In civil life he was an assistant at the Fox and Hounds Hotel there. He now spends his evenings serving beer and bread and cheese and pickles and has always a cheery word for his customers. The Wade Inn, as it is known, is named after the local area commander, Major-General Wade. It was built by R. D. Herbert, Royal Engineers, of Evergreen, Thwaite-st., Cottingham, who in civil life specialised in the construction of houses of Tudor design.

The Tommies say that in this setting Bangalore beer tastes almost like good old Blighty beer. Two units stationed nearby send the whole of their beer allotment to the Wade Inn so that they and their friends can drink it in appropriate surroundings.

A brewery in Bangalore, long-established by then, was part of a group assembled in 1915 by the entrepreneur Thomas Leishman, the still-dominant United Breweries. What type of beer was made is not clear. Muree Brewery at Rawalpindi was making lager in 1946, see advert in Civil & Military Gazette (Lahore), January 6, 1946, for Gold Ribbon Lager.


(Source of image: Wikipedia, at this link).

Whether ale or lager was made in Bangalore, it seems a difference was detected from English beer, but not disliked for that.

Note how the writer states “first public-house ever built on Indian soil”. Of course, literally that was not so. Equivalents had longed functioned in India, since the 1700s at least, as Hobbs’ book and other sources show. Many were named in the British manner, the Royal Oak in Bombay, for example, a seaman’s pub.**

What was meant, surely, was the simulacrum: the copying of English details to make it look as of home. That is a suitably late development. British rule was waning, and what typified British India earlier didn’t seem British enough; a more patent symbol was needed.

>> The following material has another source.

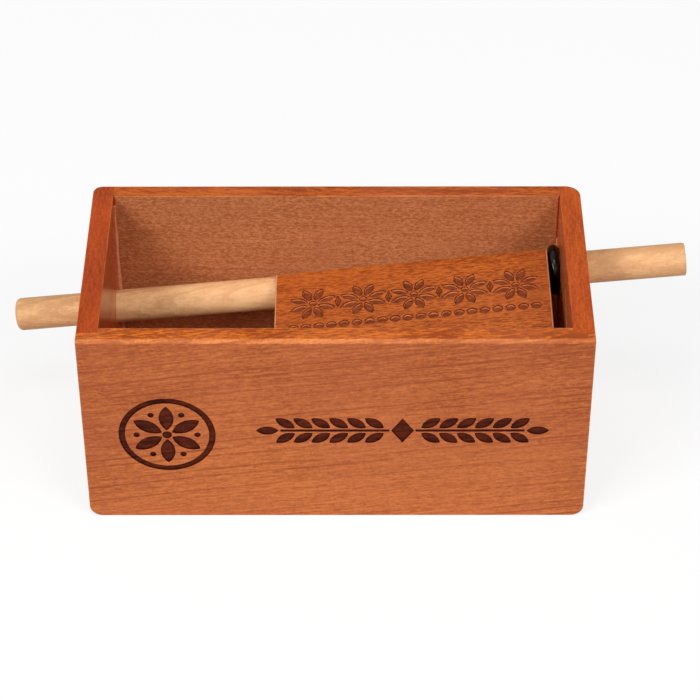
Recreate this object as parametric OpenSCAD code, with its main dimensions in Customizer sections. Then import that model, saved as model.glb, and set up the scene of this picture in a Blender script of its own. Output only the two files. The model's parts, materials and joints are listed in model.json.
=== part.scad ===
// Push-pull friction bird call: an open wooden box with a round stick through both ends.
// The stick carries a wooden striker that is dragged over an upright sounding rail.
// Origin at the middle of the box's underside, +X to the right, +Y to the back, +Z up.

/* [Box] */
// Outside length of the box
box_l = 118; // [100:1:150]
// Outside width of the box, front to back
box_w = 58; // [52:1:80]
// Outside height of the box
box_h = 55; // [52:1:70]
// Thickness of the front board
front_t = 4.7; // [3.5:0.1:6]
// Thickness of the back board
back_t = 4; // [3:0.1:6]
// Thickness of the two end boards
end_t = 5; // [4.5:0.1:7]
// Thickness of the bottom board
bottom_t = 4.5; // [3:0.1:7]
// Depth of the rabbets in the front board that take the end boards
rabbet_d = 1.7; // [0.8:0.1:2.5]
// Radius of the rounded bottom edges at both ends
foot_r = 3; // [1:0.1:4]
// Radius of the rounded upright corner at the back, left end
corner_left_r = 2.3; // [1:0.1:4]
// Radius of the rounded upright corner at the back, right end
corner_right_r = 3.6; // [1:0.1:4]

/* [Push rod] */
// Diameter of the stick
rod_d = 8; // [7:0.1:9]
// Length of the stick
rod_l = 164.2; // [150:0.2:200]
// Slope of the stick in degrees, its right end is the higher one
rod_pitch = 6.1; // [4:0.1:7]
// Distance from the outside of the back board to the stick's axis
rod_back = 12.8; // [12:0.1:15]
// Height of the stick's axis at the middle of the box
rod_high = 33.5; // [31:0.5:36]
// Length of stick that stands out of the right end board at rest
rod_out = 25.6; // [25.2:0.1:30]
// Radius of the worn edge at the stick's left end
rod_worn_r = 1.3; // [0.5:0.1:1.6]
// Chamfer at the stick's right end
rod_chamfer = 0.5; // [0.2:0.1:1]
// Radial running clearance of the stick in the end boards
bore_gap = 0.08; // [0.03:0.01:0.1]
// Travel of the stick to the left, until its right end is nearly flush with the box
push_travel = 25; // [15:0.5:25]

/* [Striker] */
// Length of the striker along the stick
striker_l = 66.2; // [55:0.2:70]
// Width of the striker, front to back
striker_w = 33.8; // [30:0.2:36]
// Thickness of the striker at its left end
striker_t = 12.5; // [11:0.1:14]
// Wood over the stick at the striker's left end
striker_cover = 1; // [0.6:0.1:1.6]
// Extra thickness at the striker's right end, where the top face is higher
striker_rise = 1.1; // [0:0.1:1.6]
// Distance from the stick's axis back to the striker's rear face
striker_lap = 0.8; // [0.2:0.1:2]
// Glue line between the stick and the striker's cove
glue_gap = 0.05; // [0.02:0.01:0.1]

/* [Bumper ring] */
// Width of the rubber ring along the stick, pressed between the striker and the end board
ring_w = 1.7; // [1.2:0.1:1.9]
// Height of the rubber ring over the stick
ring_h = 2.15; // [2:0.05:2.6]
// Gap between the ring and the stick
ring_bore_gap = 0.05; // [0.02:0.01:0.08]
// Gap between the ring and the striker's end
ring_side_gap = 0.06; // [0.02:0.01:0.2]
// Least gap between the ring and the right end board at rest
ring_rest_gap = 0.15; // [0.1:0.01:0.5]

/* [Sounding rail] */
// Thickness of the rail
rail_t = 4; // [3:0.1:6]
// Distance from the outside of the front board to the middle of the rail
rail_front = 20; // [16:0.5:26]
// Depth of the groove in the bottom board that holds the rail
rail_groove = 1.5; // [1:0.1:2.2]
// Radius of the rail's arched top edge
rail_arch_r = 300; // [200:10:500]
// Gap between the striker's underside and the crown of the rail
rub_gap = 0.15; // [0.05:0.01:0.3]
// Gap between the rail and each end board
rail_end_gap = 1; // [0.2:0.1:3]

/* [Hidden] */
$fn = 96;

// Overrun of every cut past the wood that it goes through
over = 1;

// Inside of the box
front_y = -box_w / 2;
back_y = box_w / 2;
inner_x = box_l / 2 - end_t;
inner_front_y = front_y + front_t;
inner_back_y = back_y - back_t;

// The stick's axis
rod_r = rod_d / 2;
rod_y = back_y - rod_back;
rod_right = box_l / 2 / cos(rod_pitch) + rod_out;
rod_left = rod_right - rod_l;

// Places along the stick, counted from the middle of the box
ring_r = ring_w / 2;
ring_low_r = rod_r + ring_bore_gap + ring_r;
ring_crown_r = rod_r + ring_bore_gap + ring_h - ring_r;
ring_at = (inner_x - ring_rest_gap - ring_r - ring_crown_r * sin(rod_pitch)) / cos(rod_pitch);
striker_right = ring_at - ring_r - ring_side_gap;
striker_left = striker_right - striker_l;

// Heights over the stick's axis
striker_top_left = rod_r + striker_cover;
striker_top_right = striker_top_left + striker_rise;
striker_under = striker_top_left - striker_t;

// The rail's crown lies under the striker over the whole travel
rail_y = front_y + rail_front;
rail_crown = (striker_left + striker_right - push_travel) / 2;
rail_crown_z = striker_under - rub_gap;

// Colours
wood = [0.72, 0.40, 0.22];
wood_red = [0.68, 0.33, 0.17];
wood_top = [0.72, 0.36, 0.16];
maple = [0.88, 0.69, 0.48];
cedar = [0.62, 0.42, 0.27];
rubber = [0.06, 0.05, 0.05];

// Puts its children in the stick's own frame: X along the stick, Z square to it and upward
module on_rod() {
    translate([0, rod_y, rod_high]) rotate([0, -rod_pitch, 0]) children();
}

// Round bar along X from one place to another
module bar(r, from, to) {
    translate([from, 0, 0]) rotate([0, 90, 0]) cylinder(r = r, h = to - from);
}

// Waste outside a rounded bottom edge that runs front to back, at the right (1) or left (-1) end
module foot_waste(side) {
    translate([side * (box_l / 2 - foot_r), 0, foot_r])
        difference() {
            translate([side > 0 ? 0 : -foot_r - over, front_y - over, -foot_r - over])
                cube([foot_r + over, box_w + 2 * over, foot_r + over]);
            translate([0, front_y - 2 * over, 0])
                rotate([-90, 0, 0]) cylinder(r = foot_r, h = box_w + 4 * over);
        }
}

// Waste outside a rounded upright corner at the back, at the right (1) or left (-1) end
module corner_waste(side) {
    corner_r = side > 0 ? corner_right_r : corner_left_r;
    translate([side * (box_l / 2 - corner_r), back_y - corner_r, 0])
        difference() {
            translate([side > 0 ? 0 : -corner_r - over, 0, -over])
                cube([corner_r + over, corner_r + over, box_h + 2 * over]);
            translate([0, 0, -2 * over]) cylinder(r = corner_r, h = box_h + 4 * over);
        }
}

// Front wall: full length, with a rabbet at each end on its inner side
module front_board() {
    color(wood)
        difference() {
            translate([-box_l / 2, front_y, 0]) cube([box_l, front_t, box_h]);
            for (side = [-1, 1]) {
                translate([side > 0 ? inner_x : -box_l / 2 - over, inner_front_y - rabbet_d, -over])
                    cube([end_t + over, rabbet_d + over, box_h + 2 * over]);
                foot_waste(side);
            }
        }
}

// Back wall: butted between the end boards
module back_board() {
    color(wood)
        translate([-inner_x, inner_back_y, 0]) cube([2 * inner_x, back_t, box_h]);
}

// End wall at the right (1) or left (-1), bored at the stick's slope
module end_board(side) {
    color(wood_red)
        difference() {
            translate([side > 0 ? inner_x : -box_l / 2, inner_front_y - rabbet_d, 0])
                cube([end_t, box_w - front_t + rabbet_d, box_h]);
            foot_waste(side);
            corner_waste(side);
            on_rod() bar(rod_r + bore_gap, side > 0 ? 0 : -box_l, side > 0 ? box_l : 0);
        }
}

module left_end_board() {
    end_board(-1);
}

module right_end_board() {
    end_board(1);
}

// Floor of the box, let in between the walls, with the rail's groove
module bottom_board() {
    color(wood)
        difference() {
            translate([-inner_x, inner_front_y, 0])
                cube([2 * inner_x, inner_back_y - inner_front_y, bottom_t]);
            translate([-inner_x - over, rail_y - rail_t / 2, bottom_t - rail_groove])
                cube([2 * (inner_x + over), rail_t, rail_groove + over]);
        }
}

// Upright board that the striker rubs on: its arched top edge follows the stick's slope
module sounding_rail() {
    color(cedar)
        intersection() {
            translate([rail_end_gap - inner_x, rail_y - rail_t / 2, bottom_t - rail_groove])
                cube([2 * (inner_x - rail_end_gap), rail_t, box_h]);
            on_rod()
                translate([rail_crown, rail_y - rod_y - rail_t, rail_crown_z - rail_arch_r])
                    rotate([-90, 0, 0]) cylinder(r = rail_arch_r, h = 2 * rail_t, $fn = 360);
        }
}

// Half section of the stick, with its worn left end at the bottom and its chamfer at the top
module rod_section() {
    translate([0, rod_worn_r]) square([rod_r, rod_l - rod_worn_r - rod_chamfer]);
    square([rod_r - rod_worn_r, rod_worn_r]);
    translate([rod_r - rod_worn_r, rod_worn_r]) circle(r = rod_worn_r);
    polygon([[0, rod_l - rod_chamfer], [rod_r, rod_l - rod_chamfer], [rod_r - rod_chamfer, rod_l], [0, rod_l]]);
}

// Round stick through both end boards
module push_rod() {
    color(maple)
        on_rod() translate([rod_left, 0, 0]) rotate([0, 90, 0]) rotate_extrude() rod_section();
}

// Block glued along the stick: its cove is open at the back, its top rises to the right
module striker() {
    color(wood_top)
        on_rod()
            difference() {
                translate([0, striker_lap, 0])
                    rotate([90, 0, 0])
                        linear_extrude(height = striker_w)
                            polygon([[striker_left, striker_under], [striker_right, striker_under],
                                     [striker_right, striker_top_right], [striker_left, striker_top_left]]);
                bar(rod_r + glue_gap, striker_left - over, striker_right + over);
            }
}

// Section of the ring: flat at both sides, round over the top and next to the stick
module ring_section() {
    translate([ring_low_r, 0]) circle(r = ring_r);
    translate([ring_crown_r, 0]) circle(r = ring_r);
    translate([ring_low_r, -ring_r]) square([ring_crown_r - ring_low_r, ring_w]);
}

// Rubber ring on the stick, between the striker and the right end board
module bumper_ring() {
    color(rubber)
        on_rod() translate([ring_at, 0, 0]) rotate([0, 90, 0]) rotate_extrude() ring_section();
}

front_board();
back_board();
left_end_board();
right_end_board();
bottom_board();
sounding_rail();
push_rod();
striker();
bumper_ring();
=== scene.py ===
"""Friction bird call: an open box of stained boards, a pale stick with its striker, a rubber ring.

The sizes in the classes are in millimetres. The meshes are in metres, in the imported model's frame.
"""
import json
import logging
import math
from collections.abc import Callable, Iterable
from dataclasses import dataclass, field, replace
from enum import Enum, IntEnum
from typing import TypeVar

import bmesh
import bpy
from mathutils import Color, Matrix, Vector


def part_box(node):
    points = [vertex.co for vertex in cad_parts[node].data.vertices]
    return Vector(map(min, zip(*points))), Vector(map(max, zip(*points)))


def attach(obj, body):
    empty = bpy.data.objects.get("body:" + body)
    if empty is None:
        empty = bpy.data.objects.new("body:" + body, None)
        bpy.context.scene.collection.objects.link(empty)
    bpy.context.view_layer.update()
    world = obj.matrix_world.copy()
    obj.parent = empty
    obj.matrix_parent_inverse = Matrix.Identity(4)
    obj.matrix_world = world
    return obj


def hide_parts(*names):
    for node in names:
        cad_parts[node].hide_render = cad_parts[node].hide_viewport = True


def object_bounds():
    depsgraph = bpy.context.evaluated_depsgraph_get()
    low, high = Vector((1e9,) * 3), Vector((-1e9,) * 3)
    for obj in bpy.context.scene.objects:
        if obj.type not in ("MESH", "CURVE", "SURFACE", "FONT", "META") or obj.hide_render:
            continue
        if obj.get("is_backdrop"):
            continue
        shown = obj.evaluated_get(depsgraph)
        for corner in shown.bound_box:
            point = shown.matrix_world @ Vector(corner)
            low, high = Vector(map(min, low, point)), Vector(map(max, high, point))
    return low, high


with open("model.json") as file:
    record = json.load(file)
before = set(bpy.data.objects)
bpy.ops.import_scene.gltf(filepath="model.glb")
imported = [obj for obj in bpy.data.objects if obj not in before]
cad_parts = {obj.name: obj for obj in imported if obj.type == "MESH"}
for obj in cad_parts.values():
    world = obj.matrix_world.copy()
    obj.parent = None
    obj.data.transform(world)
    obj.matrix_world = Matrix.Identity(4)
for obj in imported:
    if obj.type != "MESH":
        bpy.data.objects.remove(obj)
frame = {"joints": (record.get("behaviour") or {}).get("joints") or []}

CAD_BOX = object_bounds()

# A millimetre in metres
MM = 0.001
# Places that are nearer than this are the same
CLOSE = 0.02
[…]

There was an evident punning on “Wade Inn” which either escaped the journalist or more likely was felt unsuitable for broadsheet commentary in the 1940s.

Avadi still houses a military establishment, Indian of course today – and lots of pubs, some named to suggest an English connection. But the Wade Inn seems long gone. At least, I couldn’t find a trace.***

I continue with Part II.

*I read parts of this book, which was not, mainly, an enjoyable experience. Henry (Harry) Hobbs – “Major”, I glean, came from service with a Calcutta reserve force – wrote in a knowing, almost leering way. While one accustoms, with distaste, to occasional – not invariable – racial denigration in period accounts, often it manifests as a casual thing, not focused and repeated. He took pride in being an old Calcutta resident, and wrote numerous books considered useful social history today, but the tone regarding Indians and some others, the Jews especially, is often unpleasant and at times ugly.

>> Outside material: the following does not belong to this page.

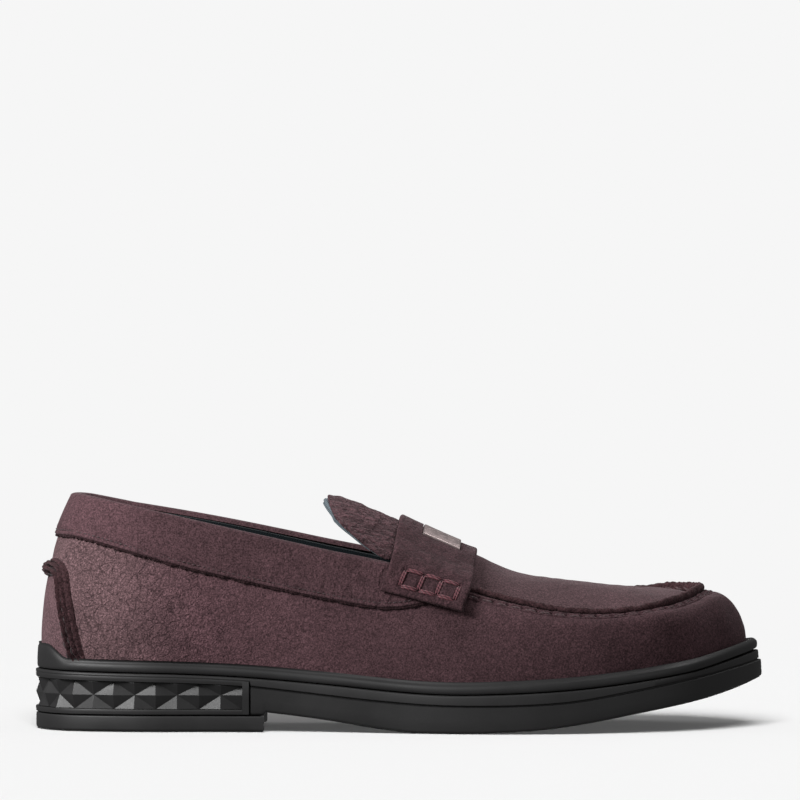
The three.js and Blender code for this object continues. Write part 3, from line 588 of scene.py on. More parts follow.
def brushed_metal(name, base, roughness):
    n = Nodes(name)
    lines = n.noise(900, 3.0, 0.6, n.scaled((0.04, 1.0, 0.04)))
    wear = n.noise(300, 3.0, 0.6)
    n.set(base_color=n.times(base, n.vary(lines, 0.85, 1.15)), metallic=0.85)
    n.set(roughness=n.vary(wear, roughness - 0.08, roughness + 0.1), normal=n.bump(lines, 0.00003, 0.5))
    return n.material


def fibre(name, base, scale):
    """Pressed board, cork or foam: speckled and rough."""
    n = Nodes(name)
    specks = n.cells(scale, "F1")
    tone = n.product(n.between(specks, 0.0, 0.9, 1.2, 0.7), n.vary(n.noise(scale * 0.2), 0.85, 1.15))
    n.set(base_color=n.times(base, tone), roughness=0.9, normal=n.bump(specks, 0.0002, 0.5))
    return n.material


AUBERGINE = (0.090, 0.047, 0.054, 1)
# the wall is paler at the heel, with painted light brighter there and darker towards the toe, and greyer
# over the heel for dust and painted sheen
WALL_LEATHER = nubuck("nubuck_wall", AUBERGINE, pebble=(1.0, 0.12), bloom_and_painted_light=(1.66, 0.82),
                      dust_and_sheen=(0.091, 0.054, 0.058, 1))
COLLAR_LEATHER = nubuck("nubuck_collar", AUBERGINE, pebble=(0.25, 0.35), nap=0.9, crease=0.8,
                        bloom_and_painted_light=(1.05, 0.82))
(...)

Hobbs was an English piano tuner and occasional musician who emigrated in the late 1800s. In the course of a successful business career that extended to hotel work, he became an amateur historian and wrote numerous books and papers detailing the social history of the society he knew. He died at 92, in 1956, remaining in Calcutta to the end. For further bio on Hobbs, see the informative article by Devasis Chattopadhyay, “Harry Hobbs: Old Calcutta’s Beloved Chronicler”, published April 10, 2021 in Live History India.

**June 1, 1863, Bombay Gazette, a seaman is imprisoned for two months for throwing a marling-spike at another man in the Royal Oak. In her 2003 The City and Its Fragments: Colonial Bombay, 1854-1918, Preeti Chopra noted that many low-end taverns traded near the (Royal Alfred) Sailors’ Home in the port area (today a police headquarters). She states the latter was nearer to the European section than what was called Native City. I believe many of the taverns were in between.

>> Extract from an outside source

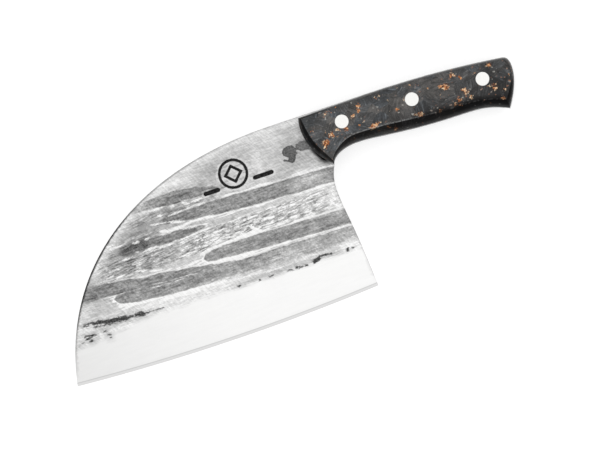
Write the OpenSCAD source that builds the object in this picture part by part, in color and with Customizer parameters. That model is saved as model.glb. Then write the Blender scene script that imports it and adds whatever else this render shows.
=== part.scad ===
// Heavy butcher's cleaver: a forged full-tang blade between two pinned handle scales.
// It lies on its right side. X runs from the tip to the butt, Y from the edge to the
// spine and Z through the thickness. The origin is under the middle of the outline.

/* [Blade] */
// Length of the cutting edge, from tip corner to heel corner
edge_l = 180; // [165:1:195]
// How far the middle of the edge bows below a straight line between its corners
belly = 3.2; // [2:0.1:4]
// Height of the spine above the edge's corners
spine_h = 105.3; // [98:0.1:112]
// Thickness of the steel, in the blade and the tang
stock_t = 4; // [3:0.1:5]
// Height of the ground bevel above the edge
bevel_h = 26; // [18:1:30]
// Thickness left where the fine sharpening bevel starts
behind_edge_t = 0.9; // [0.6:0.1:1.2]
// Height of the fine sharpening bevel
fine_bevel_h = 1.8; // [1:0.1:3]
// Thickness of the very edge
edge_t = 0.2; // [0.1:0.05:0.3]

/* [Handle] */
// Length of the handle, from the top of its front end to the butt
handle_l = 124.4; // [115:0.1:135]
// How far the grip's underside, where the palm lies, is below the level of the spine
grip_h = 28.6; // [26:0.1:32]
// Thickness of one handle scale
scale_t = 9.5; // [8:0.1:11]
// How far the steel of the tang stands proud of the scales all round
tang_proud = 0.4; // [0:0.1:0.8]
// Width of the rounding along the underside of the grip, seen from the side
under_round = 4.6; // [3:0.1:6]
// Width of the rounding along the top of the grip
edge_round = 1.2; // [0.5:0.1:2]
// Width of the rounding along the butt
butt_round = 2; // [0.5:0.1:3]
// Thickness of the epoxy under each scale
bond_t = 0.15; // [0.1:0.05:0.3]

/* [Pins] */
// Diameter of the three handle pins
pin_d = 8; // [6:0.1:9]
// Distance between the pins along the handle
pin_pitch = 41.5; // [38:0.1:43]
// Distance from the handle's front end to the first pin
first_pin = 22.8; // [20:0.1:25]

/* [Hidden] */

$fn = 96;
front_x = edge_l - 13.2;              // top corner of the scales' front end
butt_x = front_x + handle_l;
handle_t = stock_t + 2 * (bond_t + scale_t);
grip_y = spine_h - grip_h;            // underside of the grip, where the palm lies
edge_r = (edge_l * edge_l / 4 + belly * belly) / (2 * belly);  // radius of the edge's arc
pin_drop = [10.7, 11.4, 13.2];        // depth of each pin below the spine
curve_n = 16;                         // straight steps in each short curve
round_n = 5;                          // steps in the rounding of a scale's edge
round_turn = 58;                      // how far that rounding turns, in degrees

// Points along a cubic curve, without its first point.
function curve(p0, p1, p2, p3, n = curve_n) =
    [for (i = [1:n]) let (t = i / n, u = 1 - t)
        u * u * u * p0 + 3 * u * u * t * p1 + 3 * u * t * t * p2 + t * t * t * p3];

// The handle's side view, clockwise round to the top of its front end. g pulls the outline
// in on every side, and k moves it from the scale's foot (0) to its flat face (1).
function handle_outline(g, k = 0) =
    let (top = spine_h - g - k * edge_round,
         low = grip_y + g + k * under_round,
         back = butt_x - g - k * butt_round,
         grip_top = [front_x + 43, top],
         back_top = [back - 3.4, top - 5.1],
         back_side = [back - 0.2, top - 9],
         lip = [back - 8.4 + k * 1.5, grip_y - 5.4 + g + k * 5.1],
         palm = [back - 38, low],
         finger = [front_x + 28.5, low + 3.9],
         front_low = [front_x + 11.4 - k * 0.2, grip_y - 3.6 + g + k * 2],
         front_top = [front_x + 0.1 + k * 1.3, top - 1.5 * g])
    concat(
        [grip_top],
        curve(grip_top, grip_top + [16, 0], [back - 34, top - 0.7], back_top),
        curve(back_top, back_top + [1.8, -0.3], back_side + [-0.4, 2.2], back_side, 5),
        curve(back_side, back_side + [1.1, -8], lip + [5, 8], lip),
        curve(lip, [back - 19, low - 0.5], palm + [15, 0], palm),
        curve(palm, palm - [28, -1.6 * k], finger + [10.5 + k * 8, 0], finger),
        curve(finger, finger - [12 - k * 2.5, 0], front_low + [0.2, 2.4], front_low),
        curve(front_low, [front_x + 0.8 + k * 3.5, grip_y + 5.3 + k * 6],
              [front_x - 2.6 + k * 5.9, grip_y + 18.3 - k * 6.3], front_top));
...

***Thanks to Mark Shirley who pointed out on Twitter (@RFCider) that Army publican Loseby was from Syston, Leicestershire, not, as I originally wrote, Systop. Now mended. Mark blogs excellently on pubs, see his Twitter feed for more details.


2 thoughts on “British India Greets the English Pub. Part I.”

  1. “That is a suitably late development, in my estimation. British rule was waning, and what typified British India earlier didn’t seem British enough; a more patent symbol had to be built.”

    This is a great reminder of how evocative beer history can be of broader trends in history — they really were trying hard not to think about what was looming in 1948, were they? How many of us are prepared for what could be looming in a few years?

    • Thanks, I do think that’s right, a deeper current than simple nostalgia was at work.

      I have another example in India, less obvious in some ways but perhaps a progenitor of the Wade Inn (or Wade Out!). It is from 1943. More soon.

      Perhaps I can add here, while I can’t say I have viewed examples of earlier taverns in India, vs. a few of the grander hotels, it seems none affected a specifically British – metropole – aspect, to the point of stone-for-stone, tile-for-tile recreation, before the Wade Inn that is. At least, I am not aware of any examples. The 1945 account seems to confirm this but the subject is admittedly large, and journalism is not always a safe guide to such long-range questions.

      As we know from popular beer history, what is “new” in the eyes of breathless journalists may well have featured a generation and more earlier. Golden ale forms an apt example in the U.K., one of hundreds.

      I suspect the India tavern bore an analogy to the Australian hotel (which encompassed a bar), the design of which varied depending on era and part of the country, but did not, afaik, seek to replicate specific examples British pub architecture. There have been numerous book-length examinations of the hotel there, usually by specific former colony, Victoria or South Australia, say.

      There too though generality may be dangerous. Certainly there have been general studies of colonial architecture for parts of South and East Asia that should be consulted. I have identified and even reviewed some of these, including academic articles. I may advert to some in future parts, but the expertise they reflect is beyond the scope of our studies here.

      For his part, Harry Hobbs in his book does not (that I found) comment on architectural features of his taverns and hotels. He is more concerned with the people who ran and patronized them, food and drink offered, and entertainment supplied.

      Notwithstanding the dilettante he was, architecture and design seemed not engage his attention.